Begin Data block
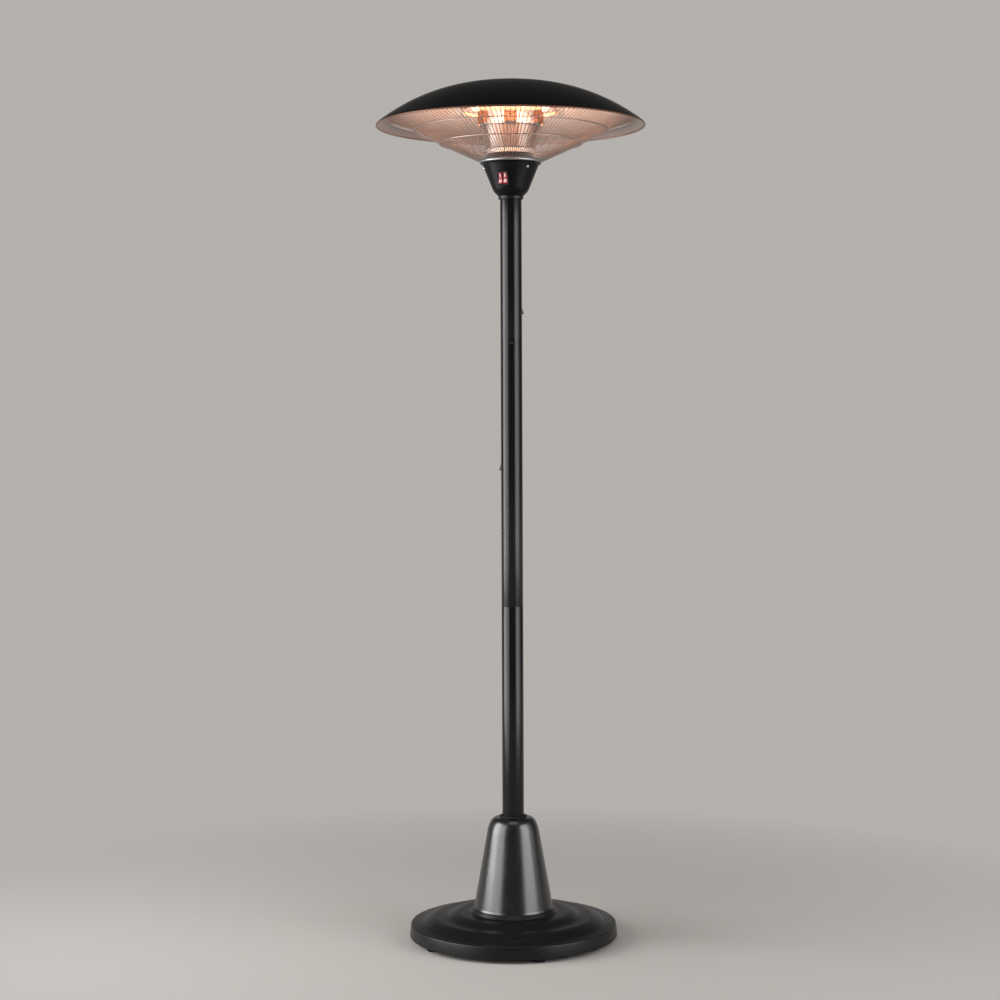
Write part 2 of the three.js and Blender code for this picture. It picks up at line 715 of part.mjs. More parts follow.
function rockerSwitch() {
	const place = groupAt(housingFrame(switchAzimuth, housingBottom + switchRise));
	const face = seatGap + bezelThickness;
	const slots = [-1, 1].map((side) => box(
		side * rockerPitch / 2 - rockerWidth / 2 - seatGap, side * rockerPitch / 2 + rockerWidth / 2 + seatGap,
		-rockerSlotHalf, rockerSlotHalf, -rockerSlotDepth, face + holeReach));
	const body = join(
		box(-bezelWidth / 2, bezelWidth / 2, -bezelHeight / 2, bezelHeight / 2, seatGap, face),
		box(-switchBodyWidth / 2, switchBodyWidth / 2, -switchBodyHeight / 2, switchBodyHeight / 2,
			-switchBodyDepth, seatGap + bezelThickness / 2));
	add('switch_body', cut(body, ...slots), 'black_plastic', place);
	const end = rockerValley + rockerPivotDepth + rockerHalf * Math.tan(rockerTilt * rad);
	const side = polygon([
		[-rockerBody, -rockerDepth], [rockerBody, -rockerDepth], [rockerHalf - rockerDraft, 0], [rockerHalf, end],
		[0, rockerValley + rockerPivotDepth], [-rockerHalf, end], [rockerDraft - rockerHalf, 0],
	]);
	const rocker = prism(side, -rockerWidth / 2, rockerWidth / 2).applyMatrix4(acrossYZ);
	[['rocker_left', -1], ['rocker_right', 1]].forEach(([name, way]) => {
		const mesh = add(name, rocker, 'red_plastic', place);
		mesh.position.set(way * rockerPitch / 2, 0, -rockerPivotDepth);
		mesh.rotation.x = -rockerTilt * rad;
	});
}

function underLid() {
	const top = lidRoof - seatGap;
	const [blockWidth, blockDepth, blockHeight] = terminalSize;
	add('terminal_block', box(-blockWidth / 2, blockWidth / 2, terminalBack - blockDepth, terminalBack,
		top - blockHeight, top), 'ceramic');
	const [caseWidth, caseDepth, caseHeight] = tipCaseSize;
	const left = tipCaseX - caseWidth / 2;
	const right = tipCaseX + caseWidth / 2;
	const pivotZ = top - tipPivotDrop;
	const alongY = (radius, from, to, z) => (
		post(radius, from, to).rotateX(-Math.PI / 2).translate(tipCaseX, 0, z));
	add('tip_switch_case', cut(
		box(left, right, -caseDepth / 2, caseDepth / 2, top - caseHeight, top),
		box(left + tipCaseWall, right - tipCaseWall, -caseDepth, caseDepth / 2 - tipCaseWall,
			top - caseHeight + tipCaseWall, top - tipCaseWall),
		alongY(tipPinRadius + seatGap, 0, caseDepth, pivotZ)), 'black_plastic');
	add('tip_switch_pendulum', join(
		alongY(tipPinRadius, -tipWeightLength / 2, caseDepth / 2, pivotZ),
		post(tipArmRadius, pivotZ - tipArm, pivotZ, tipCaseX),
		alongY(tipWeightRadius, -tipWeightLength / 2, tipWeightLength / 2, pivotZ - tipArm)), 'brass');
}

// ---------- head ----------
// The hood's outer face: a flat crown, then a tighter arc that leaves it without a kink.
function hoodOutline() {
	const crownSlope = Math.asin(crownEdge / crownRadius);
	const crownZ = hoodTop - crownRadius * (1 - Math.cos(crownSlope));
	const edge = [rimRadius - rolledEdge, rimZ + hoodEdgeRise];
	const run = edge[0] - crownEdge;
	const fall = crownZ - edge[1];
	const arcRadius = (run * run + fall * fall)
		/ (2 * (fall * Math.cos(crownSlope) - run * Math.sin(crownSlope)));
	const centre = [crownEdge - arcRadius * Math.sin(crownSlope), crownZ - arcRadius * Math.cos(crownSlope)];
	const edgeSlope = Math.asin((edge[0] - centre[0]) / arcRadius);
	const crownStart = Math.asin((tubeRadius + seatGap) / crownRadius);
	const crown = Array.from({ length: crownPoints }, (_, i) => {
		const slope = crownStart + (crownSlope - crownStart) * i / crownPoints;
		return [crownRadius * Math.sin(slope), hoodTop - crownRadius * (1 - Math.cos(slope))];
	});
	const shoulder = Array.from({ length: shoulderPoints + 1 }, (_, i) => {
		const slope = crownSlope + (edgeSlope - crownSlope) * i / shoulderPoints;
		return [centre[0] + arcRadius * Math.sin(slope), centre[1] + arcRadius * Math.cos(slope)];
	});
	return [...crown, ...shoulder];
}

// Height of an outline at a radius, from its [radius, height] points in order of radius.
function heightAt(outline, radius) {
	const i = Math.max(1, outline.findIndex(([r]) => r > radius));
	const [r0, z0] = outline[i - 1];
	const [r1, z1] = outline[i];
	return z0 + (z1 - z0) * (radius - r0) / (r1 - r0);
}

const hoodFace = hoodOutline();
const liningFace = offsetOutline(hoodFace, hoodSheet + liningGap);
const liningUnder = offsetOutline(hoodFace, hoodSheet + liningGap + liningSheet);

function hood() {
	add('hood', sheet(hoodFace, hoodSheet, roundSides), 'gloss_black');
	const roll = Array.from({ length: rollPoints }, (_, i) => {
		const a = (rollStart + rollStep * i) * rad;
		return [rimRadius - rolledEdge + rolledEdge * Math.cos(a), rimZ + rolledEdge * Math.sin(a)];
	});
	add('hood_lining', revolve([
		...liningUnder, ...roll, ...liningFace.slice().reverse(),
	], roundSides), 'lining');
	const bore = tubeRadius + seatGap;
	const seat = hoodTop + seatGap;
	add('cap_nut', revolve([
		[0, seat + nutHeight - nutRoof], [bore, seat + nutHeight - nutRoof], [bore, seat],
		[nutRadius, seat], [nutRadius, seat + nutHeight * nutEdgeShare],
		[nutRadius * nutCrownShare, seat + nutHeight * nutCrownHeightShare],
		[0, seat + nutHeight],
	], tubeSides), 'gloss_black');
	const collarTop = lidRoof - seatGap;
	const tubeBottom = collarTop - tubeCollarHeight - tubeDrop;
	const tubeTop = hoodTop + tubeTopRise;
	add('centre_tube', revolve([
		[tubeRadius - tubeWall, tubeBottom], [tubeRadius, tubeBottom], [tubeRadius, collarTop - tubeCollarHeight],
		[tubeCollar, collarTop - tubeCollarHeight], [tubeCollar, collarTop], [tubeRadius, collarTop],
		[tubeRadius, tubeTop], [tubeRadius - tubeWall, tubeTop],
	], tubeSides), 'plated_steel');
}

function column() {
	const footTop = columnBottom + columnFootHeight;
	const beadZ = columnBottom + columnBeadRise;
	const top = heightAt(liningUnder, columnRadius) - seatGap;
	const outline = [
		[columnRadius, top], [columnRadius, beadZ + columnBeadHeight],
		[columnRadius + columnBead, beadZ + columnBeadHeight / 2],
		[columnRadius + columnBead, beadZ - columnBeadHeight / 2],
		[columnNeckRadius, beadZ - columnBeadHeight], [columnLowRadius, footTop + columnStep],
		[columnFootRadius, footTop], [columnFootRadius, columnBottom + columnSheet],
		[columnFootRadius - columnSheet, columnBottom],
		[tubeRadius + seatGap, columnBottom],
	];
	add('reflector_column', sheet(outline, columnSheet, middleSides), 'polished_steel');
}

function guard() {
	const clearance = (upperRingWire + seatGap) * Math.SQRT2;
	const upperRingZ = heightAt(liningUnder, upperRingRadius + upperRingWire) - clearance;
	const path = new THREE.CatmullRomCurve3([
		[lowerRingRadius, lowerRingZ],
		[innerRingRadius, lowerRingZ + innerRingRise],
		[outerRingRadius, lowerRingZ + outerRingRise],
		[upperRingRadius, upperRingZ],
	].map(([r, z]) => new THREE.Vector3(r, 0, z)));
	const section = new THREE.Shape(Array.from({ length: wireSides }, (_, i) => {
		const a = 2 * Math.PI * i / wireSides;
		return new THREE.Vector2(wireRadius * Math.cos(a), wireRadius * Math.sin(a));
	}));
	const wire = new THREE.ExtrudeGeometry(section, { steps: wireSteps, extrudePath: path, bevelEnabled: false });
	const ring = (radius, z, thickness) => new THREE.TorusGeometry(radius, thickness, ringSides, wireCount)
		.translate(0, 0, z);
	const wires = Array.from({ length: wireCount }, (_, i) => (
		wire.clone().rotateZ((i + 0.5) * 2 * Math.PI / wireCount)));
	const knots = path.getSpacedPoints(wireSteps).map((point) => [point.x, point.z]);
	const middleRing = (radius) => ring(radius,
		heightAt(knots, radius) - wireRadius - middleRingWire / 2, middleRingWire);
	add('guard_grille', join(
		ring(lowerRingRadius, lowerRingZ, lowerRingWire),
		middleRing(innerRingRadius),
		middleRing(outerRingRadius),
		ring(upperRingRadius, upperRingZ, upperRingWire),
		...wires), 'wire_steel');
}

// ---------- lamps ----------
function alongX(geometry) {
	return geometry.rotateY(Math.PI / 2).translate(0, -lampOffset, lampZ);
}

function lampHolder() {
	const [length, width, height] = holderSize;
	const start = quartzLength / 2 - quartzInHolder;
	const body = box(start, start + length, -lampOffset - width / 2, -lampOffset + width / 2,
		lampZ - height / 2, lampZ + height / 2);
	return cut(body,
		alongX(post(quartzRadius + seatGap, start - holeReach, start + quartzInHolder + seatGap)),
		alongX(post(filamentPin + seatGap, start, start + holderPinDepth)));
}

function lamps() {
	const holder = lampHolder();
	const half = quartzLength / 2;
	const pinEnd = half - quartzInHolder + holderPinDepth - seatGap;
	const quartz = alongX(tube(quartzRadius, quartzRadius - quartzWall, -half, half, smallSides));
	const filament = alongX(revolve([
		[0, -pinEnd], [filamentPin, -pinEnd], [filamentPin, -filamentHalf - filamentRadius],
		[filamentRadius, -filamentHalf], [filamentRadius, filamentHalf],
		[filamentPin, filamentHalf + filamentRadius], [filamentPin, pinEnd], [0, pinEnd],
	], filamentSides));
	for (let i = 0; i < lampCount; i++) {
		const side = new THREE.Group();
		side.rotation.z = i * 2 * Math.PI / lampCount;
		heater.add(side);
		add(`lamp_${i + 1}`, quartz, 'quartz', side);
		add(`filament_${i + 1}`, filament, 'filament', side);
		add(`lamp_holder_${2 * i + 1}`, holder, 'ceramic', side);
		const other = add(`lamp_holder_${2 * i + 2}`, holder, 'ceramic', side);
		other.rotation.z = Math.PI;
		other.position.y = -2 * lampOffset;
	}
}

// A folded channel that stands on the column, drawn for the front.
function channel(face, top) {
	const half = bracketWidth / 2;
	const back = Math.sqrt(columnRadius ** 2 - (half - bracketSheet) ** 2) + seatGap;
	const inner = face - bracketSheet;
	return prism(polygon([
		[-half, -face], [half, -face], [half, -back], [half - bracketSheet, -back],
		[half - bracketSheet, -inner], [bracketSheet - half, -inner], [bracketSheet - half, -back], [-half, -back],
	]), lampZ - bracketDrop, top);
}

function lampBrackets() {
	const armBottom = lampZ + holderSize[2] / 2 + seatGap;
	const half = bracketWidth / 2;
	const arm = prism(polygon([
		[-half, bracketSheet - bracketFace], [-half, armWing - armReach], [-half - armSpread, armWing / 2 - armReach],
		[-half - armTip, -armReach], [half + armTip, -armReach], [half + armSpread, armWing / 2 - armReach],
		[half, armWing - armReach], [half, bracketSheet - bracketFace],
	]), armBottom, armBottom + bracketSheet);
	const bracket = join(channel(bracketFace, armBottom + bracketSheet / 2), arm);
	const restTop = lampZ + restRise;
	const lipTop = lampZ - quartzRadius - seatGap;
	const rest = join(channel(restFace, restTop),
		box(-half / 2, half / 2, -restFace + bracketSheet / 2 - restLipWidth, -restFace + bracketSheet / 2,
			lipTop - bracketSheet, lipTop));
	for (let i = 0; i < lampCount; i++) {
		const turn = 2 * Math.PI / lampCount;
		add(`lamp_bracket_${i + 1}`, bracket, 'plated_steel').rotation.z = (i + 0.5) * turn;
		add(`lamp_rest_${i + 1}`, rest, 'plated_steel').rotation.z = i * turn;
	}
}

baseCover();
baseWeight();
feet();
pole();
bellCover();
cordClip('cord_clip_lower', lowerClipAzimuth, lowerClipZ);
cordClip('cord_clip_upper', upperClipAzimuth, upperClipZ);
switchHousing();
housingLid();
housingScrews();
rockerSwitch();
underLid();
hood();
column();
guard();
lamps();
lampBrackets();

export default heater;
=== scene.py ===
import json
import math

import bmesh
import bpy
from mathutils import Matrix, Vector


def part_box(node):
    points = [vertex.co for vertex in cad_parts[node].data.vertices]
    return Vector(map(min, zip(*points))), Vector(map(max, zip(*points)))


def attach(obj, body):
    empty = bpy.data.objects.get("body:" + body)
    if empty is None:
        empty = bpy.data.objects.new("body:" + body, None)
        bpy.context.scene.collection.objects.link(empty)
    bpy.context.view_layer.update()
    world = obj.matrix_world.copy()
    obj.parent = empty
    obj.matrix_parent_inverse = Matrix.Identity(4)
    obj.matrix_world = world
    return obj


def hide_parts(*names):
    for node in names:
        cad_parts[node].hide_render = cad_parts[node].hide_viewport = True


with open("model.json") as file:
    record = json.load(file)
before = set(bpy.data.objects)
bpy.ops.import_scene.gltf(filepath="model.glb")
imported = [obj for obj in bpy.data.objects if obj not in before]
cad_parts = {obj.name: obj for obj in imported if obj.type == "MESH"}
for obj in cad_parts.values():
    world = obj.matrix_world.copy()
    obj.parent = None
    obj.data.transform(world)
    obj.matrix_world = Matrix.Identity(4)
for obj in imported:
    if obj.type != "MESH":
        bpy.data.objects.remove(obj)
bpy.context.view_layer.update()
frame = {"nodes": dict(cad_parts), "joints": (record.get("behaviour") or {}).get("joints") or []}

MAIN_BODY = "heater"
BELL_BODY = "bell"

# ---------- the photograph's view, in metres and degrees ----------
CAMERA_DISTANCE = 4.942
CAMERA_HEIGHT = 1.2425
CAMERA_LENS = 73.5
CAMERA_SENSOR = 36
CAMERA_SHIFT = (-0.0117, -0.0757)
CAMERA_ROLL = -0.22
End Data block
Task goal:
Only the lines from the line with "baseCover();" to the line with "if empty is", inclusive, are to be printed, exactly as they appear.

Task response:
baseCover();
baseWeight();
feet();
pole();
bellCover();
cordClip('cord_clip_lower', lowerClipAzimuth, lowerClipZ);
cordClip('cord_clip_upper', upperClipAzimuth, upperClipZ);
switchHousing();
housingLid();
housingScrews();
rockerSwitch();
underLid();
hood();
column();
guard();
lamps();
lampBrackets();

export default heater;
=== scene.py ===
import json
import math

import bmesh
import bpy
from mathutils import Matrix, Vector


def part_box(node):
    points = [vertex.co for vertex in cad_parts[node].data.vertices]
    return Vector(map(min, zip(*points))), Vector(map(max, zip(*points)))


def attach(obj, body):
    empty = bpy.data.objects.get("body:" + body)
    if empty is None:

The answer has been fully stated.